» **EXERCISE DIRECTIONS**: Every line below that contains "parts" is to be copied.

[START]

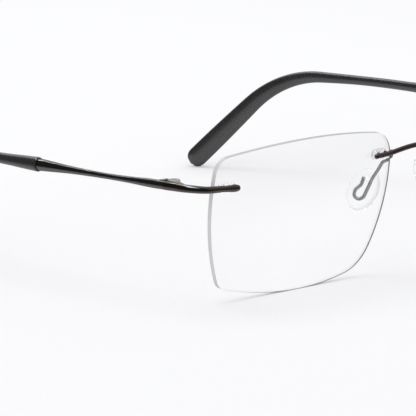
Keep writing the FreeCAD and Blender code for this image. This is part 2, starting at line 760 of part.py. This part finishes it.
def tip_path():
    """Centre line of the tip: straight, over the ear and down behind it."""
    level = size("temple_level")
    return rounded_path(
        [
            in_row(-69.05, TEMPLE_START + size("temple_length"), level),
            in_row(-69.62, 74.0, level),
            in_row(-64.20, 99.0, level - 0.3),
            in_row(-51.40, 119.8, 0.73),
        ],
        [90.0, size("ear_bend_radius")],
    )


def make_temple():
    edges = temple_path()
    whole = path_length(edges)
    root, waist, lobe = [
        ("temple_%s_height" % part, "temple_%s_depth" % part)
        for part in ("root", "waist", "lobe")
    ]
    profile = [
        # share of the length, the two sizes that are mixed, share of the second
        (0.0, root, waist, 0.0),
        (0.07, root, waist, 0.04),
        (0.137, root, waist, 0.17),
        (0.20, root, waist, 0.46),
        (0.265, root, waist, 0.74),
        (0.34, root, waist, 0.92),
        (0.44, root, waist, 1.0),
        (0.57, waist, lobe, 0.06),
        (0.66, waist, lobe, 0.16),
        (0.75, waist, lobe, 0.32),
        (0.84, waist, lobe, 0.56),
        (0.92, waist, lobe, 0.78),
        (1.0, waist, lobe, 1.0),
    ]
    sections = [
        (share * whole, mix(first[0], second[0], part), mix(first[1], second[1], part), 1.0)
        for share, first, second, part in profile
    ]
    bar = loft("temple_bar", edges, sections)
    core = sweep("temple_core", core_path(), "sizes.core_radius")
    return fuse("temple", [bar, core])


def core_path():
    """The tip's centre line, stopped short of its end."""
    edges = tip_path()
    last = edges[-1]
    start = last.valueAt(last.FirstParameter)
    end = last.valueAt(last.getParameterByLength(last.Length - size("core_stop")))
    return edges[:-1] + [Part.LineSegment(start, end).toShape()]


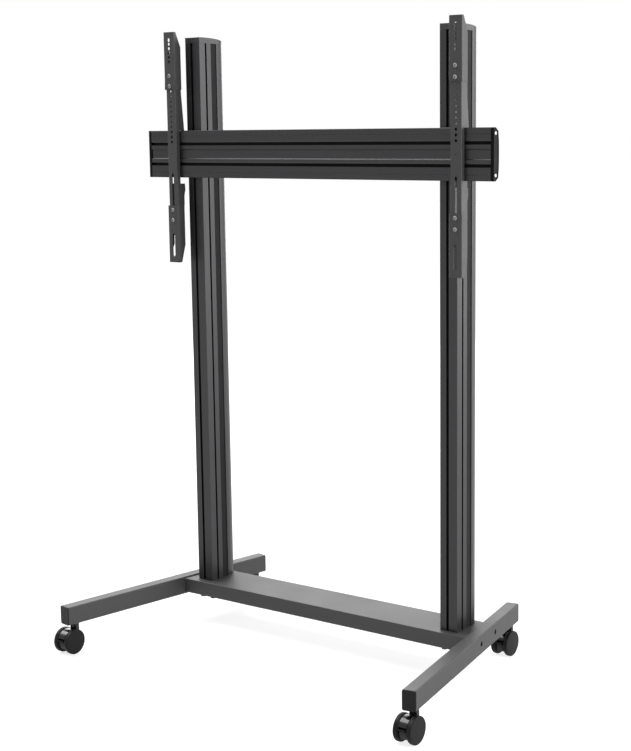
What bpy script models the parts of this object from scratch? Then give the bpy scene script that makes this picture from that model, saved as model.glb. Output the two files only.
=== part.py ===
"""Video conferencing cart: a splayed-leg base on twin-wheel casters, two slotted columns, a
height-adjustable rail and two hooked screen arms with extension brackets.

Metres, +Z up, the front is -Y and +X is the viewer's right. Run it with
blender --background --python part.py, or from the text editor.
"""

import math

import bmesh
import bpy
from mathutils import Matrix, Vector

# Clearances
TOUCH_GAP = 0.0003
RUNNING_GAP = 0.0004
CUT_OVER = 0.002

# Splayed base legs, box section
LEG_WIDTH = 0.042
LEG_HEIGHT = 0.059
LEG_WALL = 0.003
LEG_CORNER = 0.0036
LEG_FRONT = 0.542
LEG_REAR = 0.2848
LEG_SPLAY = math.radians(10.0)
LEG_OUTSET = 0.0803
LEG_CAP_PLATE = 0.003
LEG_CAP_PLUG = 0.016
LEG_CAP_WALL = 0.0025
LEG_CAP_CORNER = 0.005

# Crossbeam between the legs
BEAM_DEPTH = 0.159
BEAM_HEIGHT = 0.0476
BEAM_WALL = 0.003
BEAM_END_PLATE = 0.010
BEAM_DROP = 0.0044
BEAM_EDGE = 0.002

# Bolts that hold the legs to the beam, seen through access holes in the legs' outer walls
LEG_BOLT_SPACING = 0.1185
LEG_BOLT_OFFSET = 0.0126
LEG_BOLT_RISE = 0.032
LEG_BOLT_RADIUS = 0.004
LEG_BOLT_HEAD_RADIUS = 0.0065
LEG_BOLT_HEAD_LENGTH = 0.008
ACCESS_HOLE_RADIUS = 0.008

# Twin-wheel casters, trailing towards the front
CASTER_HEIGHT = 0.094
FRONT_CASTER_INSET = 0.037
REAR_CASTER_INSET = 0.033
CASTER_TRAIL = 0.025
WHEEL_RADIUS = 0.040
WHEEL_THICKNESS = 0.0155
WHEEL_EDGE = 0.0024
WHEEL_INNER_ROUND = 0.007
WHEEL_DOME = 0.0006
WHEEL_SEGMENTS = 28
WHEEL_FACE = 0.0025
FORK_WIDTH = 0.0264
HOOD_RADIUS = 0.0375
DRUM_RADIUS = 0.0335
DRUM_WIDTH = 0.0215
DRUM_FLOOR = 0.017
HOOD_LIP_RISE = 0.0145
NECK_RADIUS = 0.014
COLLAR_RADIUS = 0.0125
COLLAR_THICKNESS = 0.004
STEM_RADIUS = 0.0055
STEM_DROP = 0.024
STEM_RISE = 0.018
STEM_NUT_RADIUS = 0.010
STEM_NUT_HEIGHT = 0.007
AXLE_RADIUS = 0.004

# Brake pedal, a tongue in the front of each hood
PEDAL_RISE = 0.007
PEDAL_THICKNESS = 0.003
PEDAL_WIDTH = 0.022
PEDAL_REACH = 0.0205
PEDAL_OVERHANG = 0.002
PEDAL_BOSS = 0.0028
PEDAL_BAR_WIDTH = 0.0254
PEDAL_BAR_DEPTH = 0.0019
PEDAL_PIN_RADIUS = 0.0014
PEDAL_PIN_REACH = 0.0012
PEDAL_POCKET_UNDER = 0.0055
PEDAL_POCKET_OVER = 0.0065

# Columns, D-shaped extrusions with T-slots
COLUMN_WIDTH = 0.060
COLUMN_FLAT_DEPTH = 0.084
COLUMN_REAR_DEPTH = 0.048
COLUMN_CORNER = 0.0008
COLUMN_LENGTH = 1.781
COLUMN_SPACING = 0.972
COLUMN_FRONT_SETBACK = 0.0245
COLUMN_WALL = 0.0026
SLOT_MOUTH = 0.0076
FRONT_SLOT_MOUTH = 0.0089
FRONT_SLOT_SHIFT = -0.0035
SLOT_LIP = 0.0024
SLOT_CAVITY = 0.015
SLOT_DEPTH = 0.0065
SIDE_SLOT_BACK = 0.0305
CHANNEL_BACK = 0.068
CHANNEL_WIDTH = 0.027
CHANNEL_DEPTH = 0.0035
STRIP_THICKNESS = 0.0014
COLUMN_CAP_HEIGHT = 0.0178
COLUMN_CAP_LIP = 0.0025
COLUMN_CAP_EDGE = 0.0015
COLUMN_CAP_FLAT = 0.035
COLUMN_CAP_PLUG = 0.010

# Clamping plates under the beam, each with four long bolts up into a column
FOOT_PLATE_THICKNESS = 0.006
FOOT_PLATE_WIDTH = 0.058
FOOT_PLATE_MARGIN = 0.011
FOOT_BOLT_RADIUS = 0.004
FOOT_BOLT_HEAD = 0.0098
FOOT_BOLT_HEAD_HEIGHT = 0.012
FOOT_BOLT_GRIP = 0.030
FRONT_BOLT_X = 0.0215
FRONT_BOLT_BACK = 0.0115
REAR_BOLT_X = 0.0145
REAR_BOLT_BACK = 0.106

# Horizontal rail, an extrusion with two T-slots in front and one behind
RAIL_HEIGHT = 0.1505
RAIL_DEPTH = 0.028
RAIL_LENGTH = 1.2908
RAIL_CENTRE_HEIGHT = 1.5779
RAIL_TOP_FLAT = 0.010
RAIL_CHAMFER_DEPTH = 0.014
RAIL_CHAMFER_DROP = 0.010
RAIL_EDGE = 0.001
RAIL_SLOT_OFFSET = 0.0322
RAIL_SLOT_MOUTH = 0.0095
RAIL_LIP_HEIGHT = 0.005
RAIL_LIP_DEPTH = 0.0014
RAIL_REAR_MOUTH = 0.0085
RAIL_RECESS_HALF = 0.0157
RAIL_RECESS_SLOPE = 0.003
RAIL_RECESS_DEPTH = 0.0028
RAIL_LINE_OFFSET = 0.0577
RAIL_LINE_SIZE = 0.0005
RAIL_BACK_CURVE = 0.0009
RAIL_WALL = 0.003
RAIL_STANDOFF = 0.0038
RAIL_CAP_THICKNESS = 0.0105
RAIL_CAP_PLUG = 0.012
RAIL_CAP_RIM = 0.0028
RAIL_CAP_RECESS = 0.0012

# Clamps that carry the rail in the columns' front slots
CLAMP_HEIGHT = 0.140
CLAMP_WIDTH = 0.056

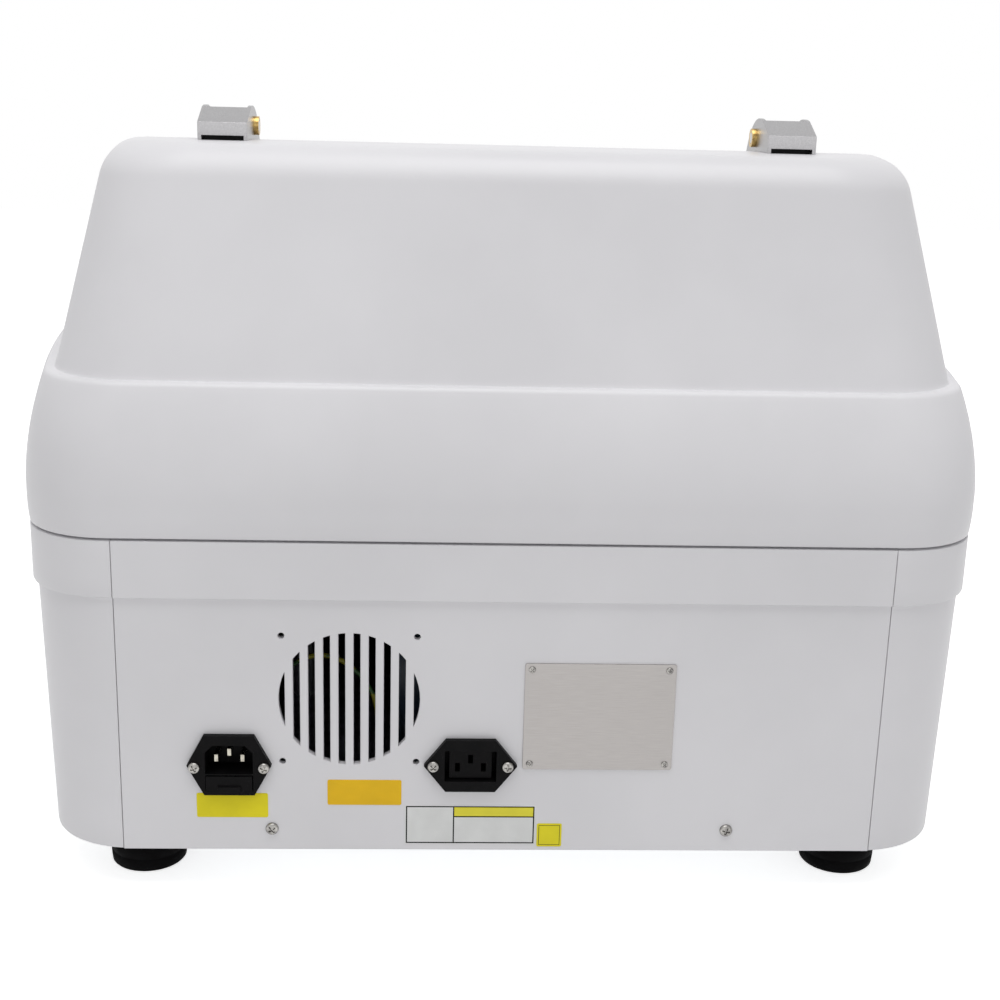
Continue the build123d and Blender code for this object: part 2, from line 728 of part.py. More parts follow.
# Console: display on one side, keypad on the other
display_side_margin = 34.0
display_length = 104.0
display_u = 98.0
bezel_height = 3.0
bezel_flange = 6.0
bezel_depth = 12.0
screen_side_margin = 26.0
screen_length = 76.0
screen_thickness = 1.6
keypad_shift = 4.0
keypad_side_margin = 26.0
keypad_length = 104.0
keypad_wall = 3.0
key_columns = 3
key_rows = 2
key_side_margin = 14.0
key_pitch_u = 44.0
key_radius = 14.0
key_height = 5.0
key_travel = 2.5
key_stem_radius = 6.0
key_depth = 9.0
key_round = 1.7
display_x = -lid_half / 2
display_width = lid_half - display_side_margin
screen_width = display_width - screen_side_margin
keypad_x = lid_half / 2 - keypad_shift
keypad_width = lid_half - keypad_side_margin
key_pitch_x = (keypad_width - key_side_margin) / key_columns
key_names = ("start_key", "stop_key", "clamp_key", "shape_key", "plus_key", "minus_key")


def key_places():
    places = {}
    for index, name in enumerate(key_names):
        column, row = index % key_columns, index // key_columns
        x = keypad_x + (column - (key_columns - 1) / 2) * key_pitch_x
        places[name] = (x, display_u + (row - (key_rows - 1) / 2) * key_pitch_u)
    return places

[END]

» **SOLUTION FOR THIS TASK**:
What bpy script models the parts of this object from scratch? Then give the bpy scene script that makes this picture from that model, saved as model.glb. Output the two files only.
Continue the build123d and Blender code for this object: part 2, from line 728 of part.py. More parts follow.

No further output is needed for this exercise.